A second source of improved accuracy is due to the use of stratified samples. For example, let’s imagine a poll conducted in a City of Flint mayoral election between a black candidate and a white candidate, each of whom received overwhelming support from voters of their own race. If a 400-interview poll were conducted using a simple random sample, the black percentage interviewed might range anywhere from 52% to 62%, which would of course be likely to be reflected in the level of support for each of the candidates. But because Flint is so sharply segregated, if we assign a proportionate number of interviews to each precinct, in effect we can force the entire poll to accurately reflect the black percentage of the likely vote: 57%. (This is for illustration only – I haven’t looked at the actual percentages in Flint in the last year or two.) By reducing the variability of the racial distribution, we also reduce the variability of the candidate preference estimate. Other situations which benefit from statification include contests where quotas can be assigned to geographic regions, gender, political party, or age, if those divisions are strongly correlated to candidate preference. Because the benefit is difficult to explain or calculate, it’s generally simply ignored when calculating the MOE.
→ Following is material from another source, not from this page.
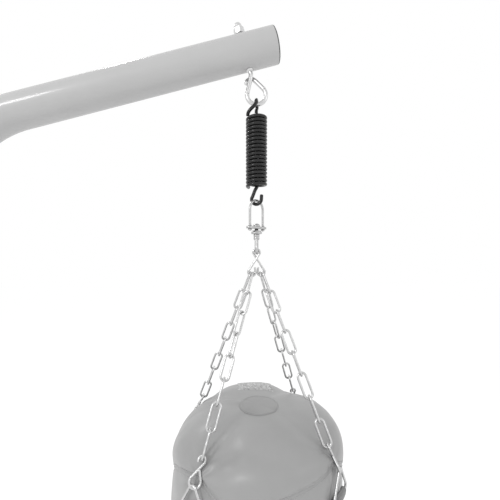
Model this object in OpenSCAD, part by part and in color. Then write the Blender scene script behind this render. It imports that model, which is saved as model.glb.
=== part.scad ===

Finally, the standard method of calculating MOE assumes each candidate will receive precisely 50% of the vote, which is the value for which a simple (“binomial”) variable has the maximum variance. At values either higher or lower than 50%, the variance (and MOE) decline. This effect is especially strong for values close to 0% or 100%. For a sample with 400 interviews, if our MOE is +/- 5% for a candidate at 50%, the MOE is 4.9% for a candidate with either 40% or 60% support , 4.6% at 30% or 70%, 4.0% at 20% or 80%, 3% at 10% or 90%, and approximately 0.5% at 1% or 99%. This makes sense if you think about it: If exactly zero of the people interviewed say they’re supporting Mike Gravel for president, it’s not likely that another poll would have found 20 such people (5%).